According to the Central Pollution Control Board (CPCB), Delhi has recorded ‘severe’ and ‘very poor’ air quality many times during the last few months. The Air Quality Index (AQI) recorded in Delhi on Friday was 397 which is considered ‘very poor’ as compared the CPCB’s recommended limit of 100. On Saturday also the air quality continued to be ‘very poor’ and slipped to a ‘severe’ 404 on Sunday. Authorities say that due to unfavourable winds, the capital may see more days with ‘severe’ and ‘very poor’ air quality in the coming weeks.
Justice Arun Mishra asked the Delhi government to speed up the actions required to check pollution in the city like finalising the Rapid Rail Transport System connecting Delhi and Meerut and take up other measures finalised under Centre’s comprehensive action plan on pollution. Quashing the Delhi Government’s response for not being able to speed up the Rapid Rail Transport System due to lack of funds, Justice Mishra said,
Delhi government cannot avoid its responsibilities and needs to work on long term pollution abetment measures instead of focusing on the short-term measures that can only give temporary relief.

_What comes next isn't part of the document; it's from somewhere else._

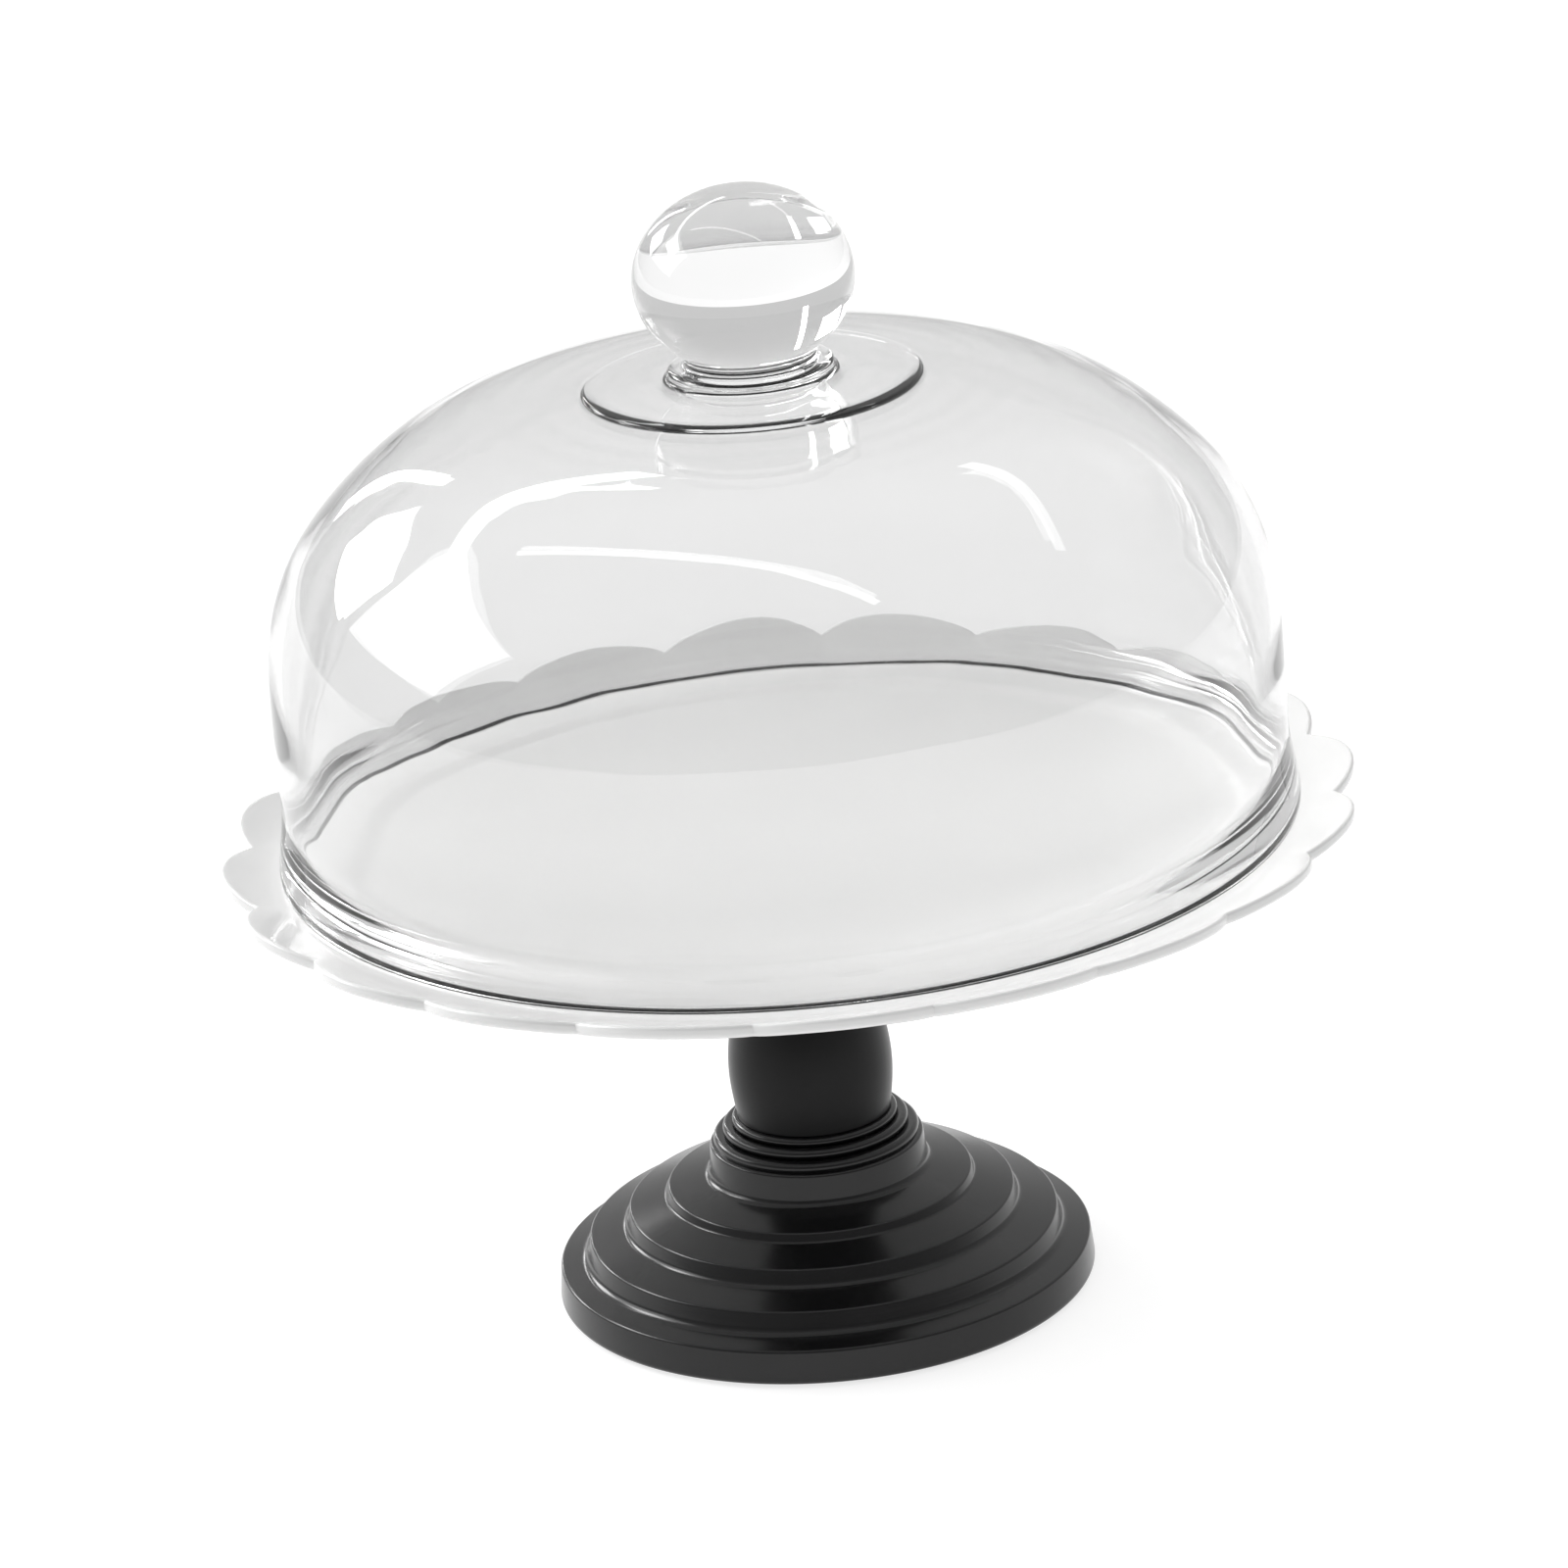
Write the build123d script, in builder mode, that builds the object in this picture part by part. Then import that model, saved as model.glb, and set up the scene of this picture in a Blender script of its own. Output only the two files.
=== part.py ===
from build123d import *
from math import acos, cos, hypot, pi, radians, sin
import os

# Cake stand: a turned two-piece pedestal carries a scalloped plate, and a glass dome with a
# ball knob stands loose on the plate. Millimetres, +Z up. The origin is the centre of the
# circle that the foot pads stand on.

# ---------------------------------------------------------------- glass dome and knob
seat_z = 131.0              # top of the plate, where the dome stands
dome_foot_r = 135.0         # outside of the rolled foot
dome_foot_inner_r = 128.0   # inside of the rolled foot
dome_foot_round = 1.5       # rounding under the rolled foot
dome_wall_r = 132.7         # outside of the upright wall
dome_height = 124.0         # foot to crown, outside
glass_wall = 3.6            # thickness of wall and crown
dome_seam_z = 206.0         # the one blown piece is kept as two solids that meet here
knob_disc_r = 44.0          # spread foot of the knob on the crown
knob_disc_lip_z = 255.1
knob_disc_slope = 0.3       # the disc rises this much towards the collar
knob_disc_flat = 12.0       # width of the disc's outer band
knob_root_depth = 8.0       # how far the knob's solid is carried down before the crown trims it
knob_collar_r = 20.8        # centre of the ring round the knob's neck
knob_collar_z = 256.8
knob_collar_round = 2.2
knob_neck_r = 17.0
knob_ball_r = 28.9          # the ball is a little flattened
knob_ball_half_height = 24.2
knob_ball_z = 281.1

# ---------------------------------------------------------------- plate
plate_tip_r = 150.5         # tips of the petals
plate_cusp_r = 144.0        # notches between the petals
petal_count = 20
first_cusp_deg = -5.4       # direction of one notch, from +X
plate_well_r = 112.0        # flat middle
plate_well_depth = 0.8
well_cove = 6.0             # width of the slope round the well
rim_start_r = 137.0         # the rim starts to rise here
rim_rise = 3.6              # petal tips above the seat
rim_thickness = 3.4
plate_thickness = 6.5       # under the seat level, at the middle
hub_r = 36.0                # raised pad underneath, which rests on the gasket
hub_drop = 2.0
spigot_r = 12.0             # locating spigot below the hub
spigot_drop = 6.0

# ---------------------------------------------------------------- pedestal
base_r = 72.4               # widest radius of the flange
base_bottom_z = 0.8         # the felt pads stand this far below the wood
flange_top_r = 71.4
flange_top_z = 10.3
riser_foot_r = (64.2, 52.9, 41.6, 29.4)     # the four risers, from the flange inwards
riser_top_r = (62.9, 51.7, 40.7, 28.6)
riser_foot_z = (12.1, 20.4, 28.0, 33.3)
riser_top_z = (17.7, 24.8, 30.4, 41.6)
cove_rounds = (2.8, 2.2, 1.2, 2.4)          # hollow at the foot of each riser
edge_round = 0.9            # rounding of every turned edge
bead_inset = 1.0            # the wood between the beads lies this far inside their centres
bead_radii = (26.0, 23.4, 20.9)             # centres of the rings below the column
bead_heights = (42.9, 45.7, 48.0)
bead_rounds = (1.6, 1.5, 1.3)
column_foot_z = 49.3
column_foot_r = 20.6
column_belly_r = 21.9
column_belly_z = 62.0
column_shoulder_r = 18.6
column_shoulder_z = 83.0
column_neck_r = 14.2
column_neck_z = 100.0
column_ring_round = 2.4
column_top_z = 121.0
column_top_r = 34.0
column_top_edge = 3.6       # thickness of the flared top's edge
flare_middle = (19.6, 113.8)                # a point half way round the hollow under the top
tenon_r = 12.0
tenon_length = 14.0
joint_gap = 0.4             # clearance at the ends of tenon and spigot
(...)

He said that many polluting vehicles enter Delhi at night and asked authorities why they were allowing these to enter the national capital. The top court also directed the Delhi government to finalise a parking policy for Delhi and get back on February 1, when the hearing is scheduled next.
Earlier this month, the Supreme Court-appointed Environment Pollution Control Authority (EPCA) criticised Delhi authorities over traffic congestion and for not being able to stop garbage burning in the city. The Central Pollution Control Board had imposed a fine of Rs 1 crore each on three civic bodies in Delhi for burning garbage and dumping waste in the open.